Start by determining your material removal goal. For raw wood to mirror finish: 80-grit (dimensioning) → 120 → 180 → 240 → 320 → 400 → 600. For finish removal: start two grits finer than you think (120 instead of 80) to avoid unnecessary material loss. For automotive clear coat: never start coarser than 400-grit. Create a “grit diary” for each project, noting exactly how many passes each grit required to erase the previous pattern. Over time, you’ll develop project-specific sequences that minimize waste. Always buy premium paper in full sequences; the cost per finished project is lower than buying individual sheets as needed.

Frequently Asked Questions

How do I know when to switch to the next grit?

Stop when the surface appears uniformly dull under raking light, with no individual scratches visible. Perform the “pencil test”: draw light pencil marks across the surface and sand until they disappear completely. If marks erase in three passes, you’re ready to progress. If they remain after ten passes, your current grit is too fine for the scratches you’re trying to remove.

Can I reuse sandpaper from a previous project?

Never reuse paper for critical finish work. Used paper has fractured particles that create unpredictable scratch depths. However, you can demote used 120-grit to 150-grit-equivalent for rough shaping on less critical projects. Store used paper in labeled bags by its new effective grit, not its printed number.

What’s the minimum number of grits for a decent finish?

For furniture-grade satin finishes, five grits are absolute minimum: 100 → 150 → 220 → 320 → 400. For mirror finishes, you need at least nine grits. Skipping below these thresholds creates finish failures that are visible under any artificial lighting.

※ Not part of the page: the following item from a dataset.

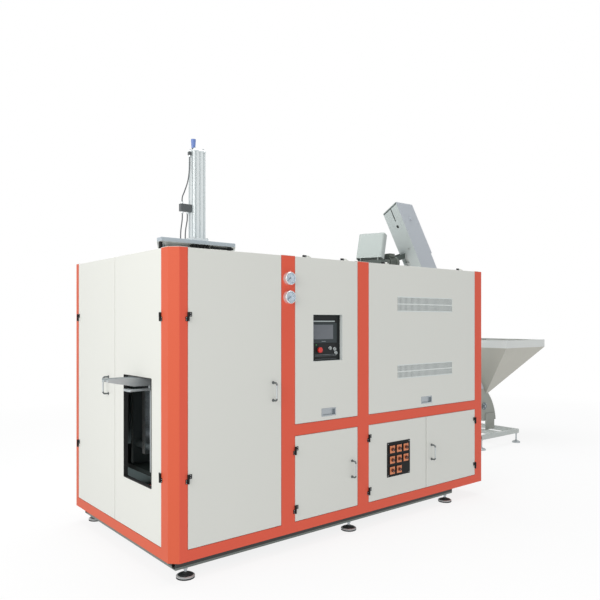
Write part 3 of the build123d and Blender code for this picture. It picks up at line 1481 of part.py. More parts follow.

Is there a universal grit progression that works for everything?

No. The 50% rule is universal, but starting grit depends entirely on material condition and hardness. Always begin with the finest grit that will efficiently remove existing defects. Starting too coarse creates unnecessary work; starting too fine wastes time.

Why does my sandpaper clog so quickly?

You’re either using non-stearated paper on resinous material, applying too much pressure (which melts resins), or not cleaning the surface between passes. Reduce pressure by 30%, switch to stearated paper, and vacuum after every grit change. Clogging is a technique problem, not a paper problem.

Can I use a random orbit sander for entire mirror finish sequences?

Yes, but only with a forced rotation setting above 320-grit. Free-spinning random orbit sanders create inconsistent scratch depths at fine grits. Use a rotary or gear-driven orbital for grits 320 and finer, or switch to hand sanding with a rigid block to maintain flatness.

How much pressure should I apply during each grit stage?

Use 5-7 psi for cutting grits (80-180), 3-5 psi for intermediate grits (220-320), and less than 2 psi for polishing grits (400+). Let the abrasive do the work. Excessive pressure fractures particles prematurely and creates deeper scratches than the grit rating suggests.

What’s the difference between silicon carbide and aluminum oxide for progression?

Aluminum oxide fractures into new sharp edges, making it ideal for wood and metal cutting grits (80-220). Silicon carbide is harder and stays sharper longer but doesn’t self-sharpen, making it perfect for polishing grits (320+). Use aluminum oxide through 220-grit, then switch to silicon carbide for the mirror sequence.

How do I sand complex profiles without destroying the sequence?

Use foam-backed pads that conform to curves while maintaining even pressure. For intricate moldings, create custom sanding sticks with the exact profile. Never hand-sand profiles with fingers alone—this creates uneven pressure and destroys the mathematical precision of your sequence.

Why do I still see scratches after polishing with compound?

Your final grit wasn’t fine enough. Polishing compound can only remove micro-scratches; it can’t fix 320-grit sanding marks. If swirls appear, you must return to 600-grit (or finer) and re-establish a proper sequence. The mirror finish is created by sanding, not polishing.